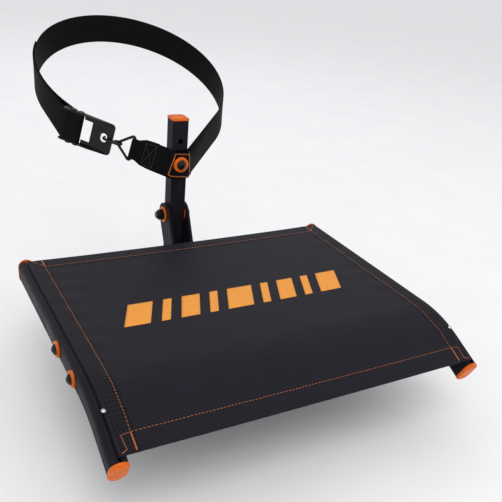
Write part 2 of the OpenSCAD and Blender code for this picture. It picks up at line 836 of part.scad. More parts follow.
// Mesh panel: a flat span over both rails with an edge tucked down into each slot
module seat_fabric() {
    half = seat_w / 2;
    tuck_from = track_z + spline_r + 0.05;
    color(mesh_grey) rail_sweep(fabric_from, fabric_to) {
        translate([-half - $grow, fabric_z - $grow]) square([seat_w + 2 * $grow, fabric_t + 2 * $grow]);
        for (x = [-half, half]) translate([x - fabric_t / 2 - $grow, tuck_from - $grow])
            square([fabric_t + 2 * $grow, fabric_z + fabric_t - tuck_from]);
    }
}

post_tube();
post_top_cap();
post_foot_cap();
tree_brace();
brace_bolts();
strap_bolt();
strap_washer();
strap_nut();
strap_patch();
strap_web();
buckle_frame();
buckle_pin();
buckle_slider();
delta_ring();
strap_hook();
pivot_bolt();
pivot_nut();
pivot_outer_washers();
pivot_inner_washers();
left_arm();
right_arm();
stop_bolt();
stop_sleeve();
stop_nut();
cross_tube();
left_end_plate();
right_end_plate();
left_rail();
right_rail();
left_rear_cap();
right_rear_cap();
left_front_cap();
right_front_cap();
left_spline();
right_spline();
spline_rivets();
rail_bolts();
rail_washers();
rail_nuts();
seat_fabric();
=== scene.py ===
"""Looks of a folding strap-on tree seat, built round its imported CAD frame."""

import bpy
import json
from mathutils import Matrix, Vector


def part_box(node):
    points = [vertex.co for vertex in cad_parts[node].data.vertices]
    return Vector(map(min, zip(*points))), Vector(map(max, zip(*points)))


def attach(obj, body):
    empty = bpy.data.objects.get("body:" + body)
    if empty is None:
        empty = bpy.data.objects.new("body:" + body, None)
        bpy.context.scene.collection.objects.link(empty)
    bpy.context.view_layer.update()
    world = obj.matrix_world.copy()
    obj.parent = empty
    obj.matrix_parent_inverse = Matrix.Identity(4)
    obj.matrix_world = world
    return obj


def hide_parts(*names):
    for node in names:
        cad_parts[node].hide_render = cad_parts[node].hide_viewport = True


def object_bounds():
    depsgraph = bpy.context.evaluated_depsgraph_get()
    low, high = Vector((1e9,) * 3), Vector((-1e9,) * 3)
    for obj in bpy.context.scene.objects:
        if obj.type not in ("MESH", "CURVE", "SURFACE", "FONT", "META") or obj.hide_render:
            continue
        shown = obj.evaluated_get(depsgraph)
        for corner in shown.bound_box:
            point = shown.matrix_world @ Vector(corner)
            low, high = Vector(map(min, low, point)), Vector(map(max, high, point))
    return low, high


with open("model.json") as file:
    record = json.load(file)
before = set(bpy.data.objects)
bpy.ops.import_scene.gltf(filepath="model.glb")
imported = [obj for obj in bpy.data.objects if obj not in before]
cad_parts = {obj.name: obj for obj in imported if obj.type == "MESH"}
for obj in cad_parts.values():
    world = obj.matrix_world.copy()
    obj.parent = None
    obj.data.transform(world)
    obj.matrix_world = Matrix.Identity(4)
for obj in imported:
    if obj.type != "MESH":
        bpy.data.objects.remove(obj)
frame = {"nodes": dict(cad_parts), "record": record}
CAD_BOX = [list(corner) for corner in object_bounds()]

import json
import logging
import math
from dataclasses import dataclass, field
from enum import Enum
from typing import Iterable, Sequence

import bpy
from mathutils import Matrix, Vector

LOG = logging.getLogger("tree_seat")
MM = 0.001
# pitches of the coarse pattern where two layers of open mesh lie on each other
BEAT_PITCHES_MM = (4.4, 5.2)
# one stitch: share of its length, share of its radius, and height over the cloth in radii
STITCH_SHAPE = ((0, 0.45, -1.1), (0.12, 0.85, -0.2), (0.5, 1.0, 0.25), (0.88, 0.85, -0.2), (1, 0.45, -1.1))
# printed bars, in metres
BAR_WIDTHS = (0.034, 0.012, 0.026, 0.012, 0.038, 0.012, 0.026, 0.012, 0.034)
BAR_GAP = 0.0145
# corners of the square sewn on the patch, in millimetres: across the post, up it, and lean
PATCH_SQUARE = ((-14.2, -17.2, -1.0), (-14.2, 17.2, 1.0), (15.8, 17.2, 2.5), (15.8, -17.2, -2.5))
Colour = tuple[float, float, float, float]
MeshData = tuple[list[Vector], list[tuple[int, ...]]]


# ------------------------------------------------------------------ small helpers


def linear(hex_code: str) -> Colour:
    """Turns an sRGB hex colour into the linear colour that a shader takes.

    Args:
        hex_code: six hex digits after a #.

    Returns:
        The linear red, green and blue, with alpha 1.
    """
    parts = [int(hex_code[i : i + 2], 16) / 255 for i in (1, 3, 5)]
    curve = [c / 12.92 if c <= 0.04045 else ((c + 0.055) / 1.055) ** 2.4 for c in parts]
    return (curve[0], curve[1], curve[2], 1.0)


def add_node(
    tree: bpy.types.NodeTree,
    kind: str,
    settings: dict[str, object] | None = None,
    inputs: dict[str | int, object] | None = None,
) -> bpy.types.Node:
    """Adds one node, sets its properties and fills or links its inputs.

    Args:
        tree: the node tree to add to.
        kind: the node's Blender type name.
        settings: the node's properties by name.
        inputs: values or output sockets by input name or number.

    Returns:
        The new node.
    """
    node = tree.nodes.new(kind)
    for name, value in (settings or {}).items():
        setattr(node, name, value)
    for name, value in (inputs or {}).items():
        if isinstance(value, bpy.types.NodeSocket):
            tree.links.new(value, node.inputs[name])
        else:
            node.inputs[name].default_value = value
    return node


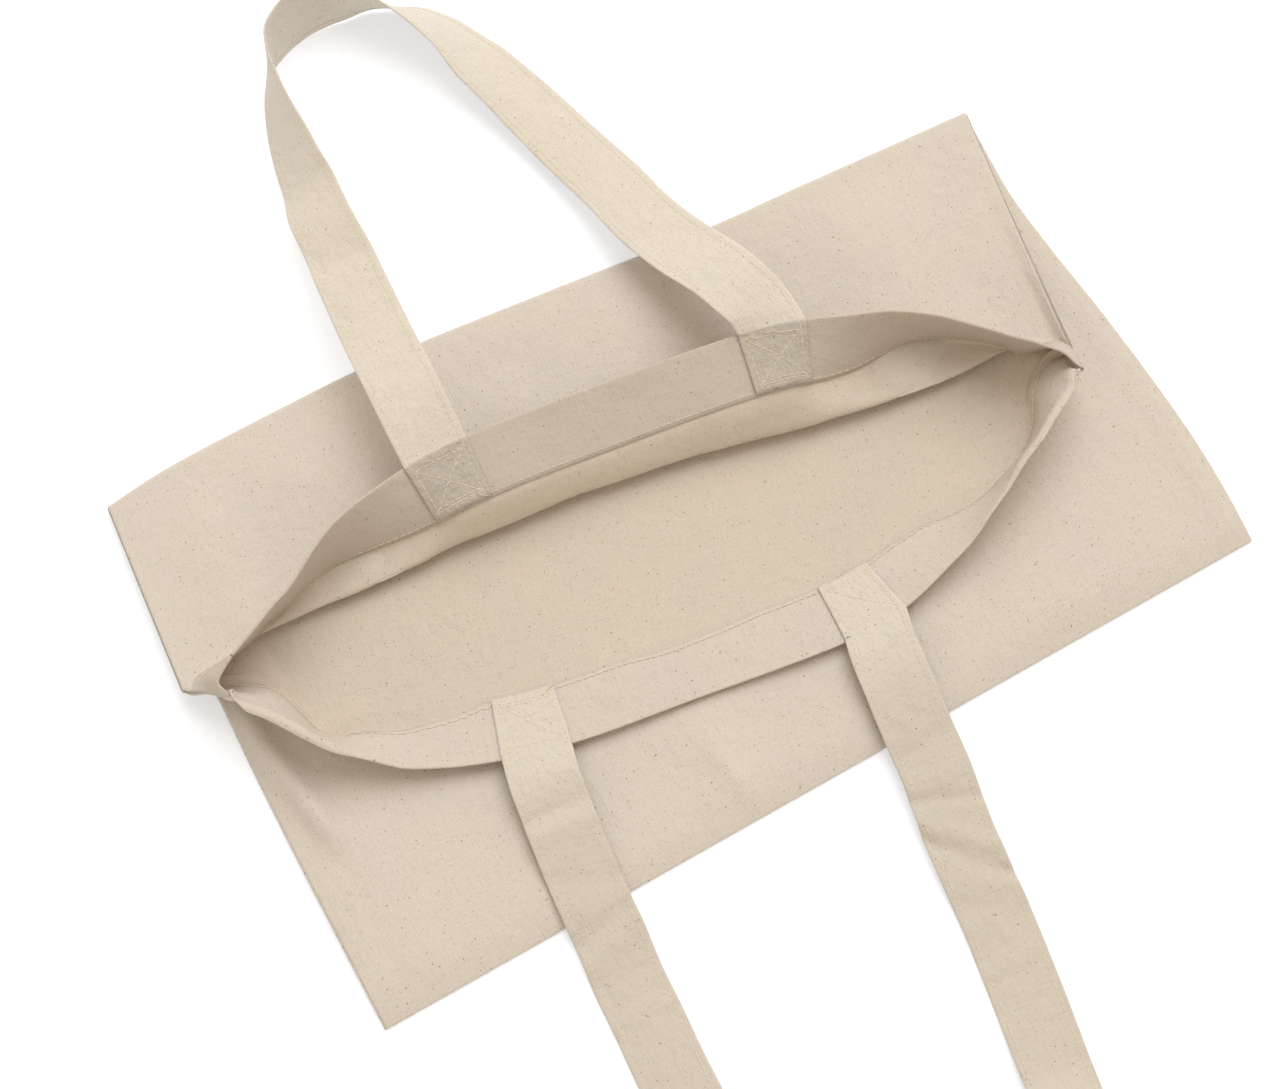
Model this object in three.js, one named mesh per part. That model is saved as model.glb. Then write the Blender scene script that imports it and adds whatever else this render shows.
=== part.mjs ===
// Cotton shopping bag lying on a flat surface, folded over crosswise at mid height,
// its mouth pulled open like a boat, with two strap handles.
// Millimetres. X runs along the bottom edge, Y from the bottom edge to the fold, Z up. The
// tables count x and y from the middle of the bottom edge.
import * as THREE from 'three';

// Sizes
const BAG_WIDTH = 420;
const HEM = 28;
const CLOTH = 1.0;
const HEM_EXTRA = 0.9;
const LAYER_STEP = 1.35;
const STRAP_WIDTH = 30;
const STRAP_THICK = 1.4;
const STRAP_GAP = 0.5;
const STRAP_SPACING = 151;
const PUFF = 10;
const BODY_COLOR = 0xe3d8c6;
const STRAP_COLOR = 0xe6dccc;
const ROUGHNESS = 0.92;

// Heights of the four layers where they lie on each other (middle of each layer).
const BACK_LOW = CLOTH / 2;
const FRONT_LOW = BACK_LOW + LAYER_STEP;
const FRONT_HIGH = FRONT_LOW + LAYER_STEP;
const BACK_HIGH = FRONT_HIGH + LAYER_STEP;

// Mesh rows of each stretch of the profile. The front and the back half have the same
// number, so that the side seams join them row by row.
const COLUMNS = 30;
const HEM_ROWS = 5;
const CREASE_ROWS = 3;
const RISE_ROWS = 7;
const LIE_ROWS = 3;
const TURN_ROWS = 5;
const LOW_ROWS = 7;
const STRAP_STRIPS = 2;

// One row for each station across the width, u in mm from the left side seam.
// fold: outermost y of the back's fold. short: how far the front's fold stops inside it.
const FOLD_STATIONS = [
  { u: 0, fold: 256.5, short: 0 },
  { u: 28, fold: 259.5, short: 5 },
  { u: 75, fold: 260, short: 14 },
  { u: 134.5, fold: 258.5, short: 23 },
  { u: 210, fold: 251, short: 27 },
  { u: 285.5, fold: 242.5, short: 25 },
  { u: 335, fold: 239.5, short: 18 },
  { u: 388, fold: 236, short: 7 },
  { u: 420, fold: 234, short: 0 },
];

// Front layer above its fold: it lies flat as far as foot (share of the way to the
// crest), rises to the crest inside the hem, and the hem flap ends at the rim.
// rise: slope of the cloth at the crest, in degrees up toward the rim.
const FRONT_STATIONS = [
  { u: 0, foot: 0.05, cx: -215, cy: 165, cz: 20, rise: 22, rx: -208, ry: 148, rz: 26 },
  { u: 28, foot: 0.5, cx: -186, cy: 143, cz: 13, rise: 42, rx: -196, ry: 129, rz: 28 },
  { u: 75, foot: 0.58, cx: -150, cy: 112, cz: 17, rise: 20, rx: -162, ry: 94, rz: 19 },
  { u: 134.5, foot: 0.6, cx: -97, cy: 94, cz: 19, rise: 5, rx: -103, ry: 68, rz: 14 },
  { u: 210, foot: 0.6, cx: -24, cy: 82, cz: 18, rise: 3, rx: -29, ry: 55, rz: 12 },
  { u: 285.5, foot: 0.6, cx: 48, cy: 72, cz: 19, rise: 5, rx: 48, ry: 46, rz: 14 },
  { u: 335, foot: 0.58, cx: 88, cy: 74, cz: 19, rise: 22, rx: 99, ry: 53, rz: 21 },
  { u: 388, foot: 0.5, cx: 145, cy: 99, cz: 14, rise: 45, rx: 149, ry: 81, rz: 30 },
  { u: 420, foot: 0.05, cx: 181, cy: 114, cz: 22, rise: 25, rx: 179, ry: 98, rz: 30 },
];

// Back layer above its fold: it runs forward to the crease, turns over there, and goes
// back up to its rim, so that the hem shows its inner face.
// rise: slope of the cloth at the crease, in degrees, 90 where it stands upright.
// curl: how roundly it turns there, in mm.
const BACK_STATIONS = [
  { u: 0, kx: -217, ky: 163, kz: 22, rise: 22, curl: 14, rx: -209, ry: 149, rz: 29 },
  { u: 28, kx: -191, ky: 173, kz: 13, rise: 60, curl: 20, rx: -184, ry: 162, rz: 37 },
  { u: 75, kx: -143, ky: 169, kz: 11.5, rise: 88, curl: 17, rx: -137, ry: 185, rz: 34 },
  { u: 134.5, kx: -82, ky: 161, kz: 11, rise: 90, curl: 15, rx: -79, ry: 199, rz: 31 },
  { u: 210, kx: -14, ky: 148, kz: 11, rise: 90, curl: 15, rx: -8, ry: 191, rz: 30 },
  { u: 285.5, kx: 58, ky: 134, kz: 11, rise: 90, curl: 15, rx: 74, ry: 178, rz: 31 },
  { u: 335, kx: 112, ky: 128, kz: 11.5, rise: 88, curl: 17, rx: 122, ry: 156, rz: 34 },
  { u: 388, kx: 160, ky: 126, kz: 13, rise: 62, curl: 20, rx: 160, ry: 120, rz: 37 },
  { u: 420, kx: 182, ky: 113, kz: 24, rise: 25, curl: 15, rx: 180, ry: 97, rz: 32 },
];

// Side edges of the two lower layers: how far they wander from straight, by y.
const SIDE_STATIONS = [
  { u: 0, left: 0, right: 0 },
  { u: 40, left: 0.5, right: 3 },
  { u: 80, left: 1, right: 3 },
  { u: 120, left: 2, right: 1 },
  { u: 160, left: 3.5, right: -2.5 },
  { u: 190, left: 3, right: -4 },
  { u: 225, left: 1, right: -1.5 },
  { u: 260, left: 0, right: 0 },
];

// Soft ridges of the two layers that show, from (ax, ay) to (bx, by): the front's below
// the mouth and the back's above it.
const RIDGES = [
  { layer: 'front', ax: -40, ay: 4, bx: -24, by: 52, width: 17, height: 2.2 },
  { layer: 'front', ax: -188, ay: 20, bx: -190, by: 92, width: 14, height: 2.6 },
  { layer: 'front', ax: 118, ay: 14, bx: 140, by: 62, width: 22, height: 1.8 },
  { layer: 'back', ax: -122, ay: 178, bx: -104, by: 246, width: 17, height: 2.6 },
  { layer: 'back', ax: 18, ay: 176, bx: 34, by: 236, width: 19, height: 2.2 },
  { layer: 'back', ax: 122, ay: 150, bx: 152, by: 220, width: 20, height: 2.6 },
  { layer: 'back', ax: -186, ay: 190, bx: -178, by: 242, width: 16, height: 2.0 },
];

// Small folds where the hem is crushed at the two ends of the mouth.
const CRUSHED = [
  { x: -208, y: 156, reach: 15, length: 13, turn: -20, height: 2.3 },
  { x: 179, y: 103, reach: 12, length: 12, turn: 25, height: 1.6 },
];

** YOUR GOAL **
Retype the portion of the data above that starts on the line with "post_tube();" and finishes on the line with "before = set(bpy.data.objects)", including both of those lines.

** TASK SOLUTION **
post_tube();
post_top_cap();
post_foot_cap();
tree_brace();
brace_bolts();
strap_bolt();
strap_washer();
strap_nut();
strap_patch();
strap_web();
buckle_frame();
buckle_pin();
buckle_slider();
delta_ring();
strap_hook();
pivot_bolt();
pivot_nut();
pivot_outer_washers();
pivot_inner_washers();
left_arm();
right_arm();
stop_bolt();
stop_sleeve();
stop_nut();
cross_tube();
left_end_plate();
right_end_plate();
left_rail();
right_rail();
left_rear_cap();
right_rear_cap();
left_front_cap();
right_front_cap();
left_spline();
right_spline();
spline_rivets();
rail_bolts();
rail_washers();
rail_nuts();
seat_fabric();
=== scene.py ===
"""Looks of a folding strap-on tree seat, built round its imported CAD frame."""

import bpy
import json
from mathutils import Matrix, Vector


def part_box(node):
    points = [vertex.co for vertex in cad_parts[node].data.vertices]
    return Vector(map(min, zip(*points))), Vector(map(max, zip(*points)))


def attach(obj, body):
    empty = bpy.data.objects.get("body:" + body)
    if empty is None:
        empty = bpy.data.objects.new("body:" + body, None)
        bpy.context.scene.collection.objects.link(empty)
    bpy.context.view_layer.update()
    world = obj.matrix_world.copy()
    obj.parent = empty
    obj.matrix_parent_inverse = Matrix.Identity(4)
    obj.matrix_world = world
    return obj


def hide_parts(*names):
    for node in names:
        cad_parts[node].hide_render = cad_parts[node].hide_viewport = True


def object_bounds():
    depsgraph = bpy.context.evaluated_depsgraph_get()
    low, high = Vector((1e9,) * 3), Vector((-1e9,) * 3)
    for obj in bpy.context.scene.objects:
        if obj.type not in ("MESH", "CURVE", "SURFACE", "FONT", "META") or obj.hide_render:
            continue
        shown = obj.evaluated_get(depsgraph)
        for corner in shown.bound_box:
            point = shown.matrix_world @ Vector(corner)
            low, high = Vector(map(min, low, point)), Vector(map(max, high, point))
    return low, high


with open("model.json") as file:
    record = json.load(file)
before = set(bpy.data.objects)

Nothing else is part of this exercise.